The army’s budget will also have to be cut for such items as bridging pensions, and there will be no alternative but to survey all the government ministries with an eye toward cutting redundant branches and even ministries that were created simply to give politicians something to do.

On the revenue side, instead of raising taxes, exemptions will have to be canceled, like the VAT exemption on fruits and vegetables and the exemption in Eilat. The tax benefits on professional enrichment funds and pensions will have to be reduced, since it’s generally higher-salaried people who benefit, and it’s also time to cancel the tax benefits granted to exporters. After all, we have no balance of payments problem.

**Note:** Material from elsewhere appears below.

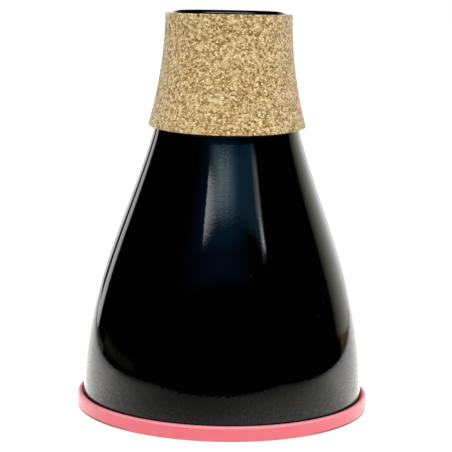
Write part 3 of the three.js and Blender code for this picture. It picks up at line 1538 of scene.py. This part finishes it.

Only one thing must not be done: Infrastructure must not be touched. Our infrastructure is in bad shape. We are lagging not only in our roads, trains and public transportation, but also in communications and sewage. Our level of infrastructure is lower than that of Europe, but unfortunately we invest less than they do in Europe, so the infrastructure gap is increasing. The problem is that infrastructure investment is the easiest thing to cut. Roads don’t protest and trains don’t shout.